The problem arises when the law reaches beyond that clear objective. It is not only speech that advocates violence that risks criminal sanction. While the government has attempted to respond to concerns by defining “hatred” in Bill C-9 as “an emotion of an intense and extreme nature… associated with vilification and detestation,” that definition remains broad and inherently subjective. It captures far more than direct incitement to violence—and that should give us pause.

In a free society, the threshold for criminalizing speech must be high. Otherwise, we risk creating a chilling effect where individuals self-censor not because they are promoting harm, but because they fear legal consequences for expressing unpopular or controversial views.

That concern is particularly acute for religious expression. Pastors and other faith leaders should not have to wonder whether quoting sacred texts—however contentious the topic—could expose them to criminal charges.
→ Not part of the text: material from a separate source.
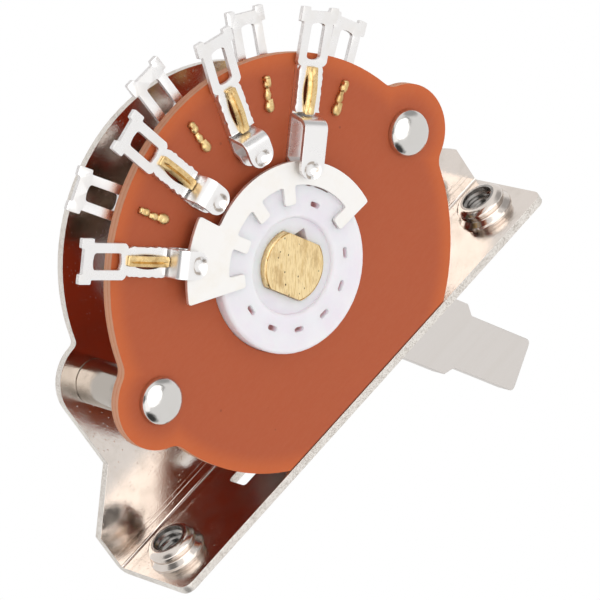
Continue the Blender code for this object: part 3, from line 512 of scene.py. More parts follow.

The former “good faith” exemption provided at least some measure of protection. Without clear and robust safeguards, even the remote possibility of prosecution can discourage lawful, good-faith expression.

To be clear, the issue is not whether hate should be condemned—it should be. The issue is whether the law is being drawn with sufficient precision to target true harm without ensnaring legitimate expression. Given the already rare use of these Criminal Code provisions, expanding their scope risks doing more symbolic than practical work—while quietly raising the stakes for free expression.

A just legal framework must do both: confront real threats decisively and protect fundamental freedoms uncompromisingly. If it fails at either, it risks undermining the very society it seeks to defend.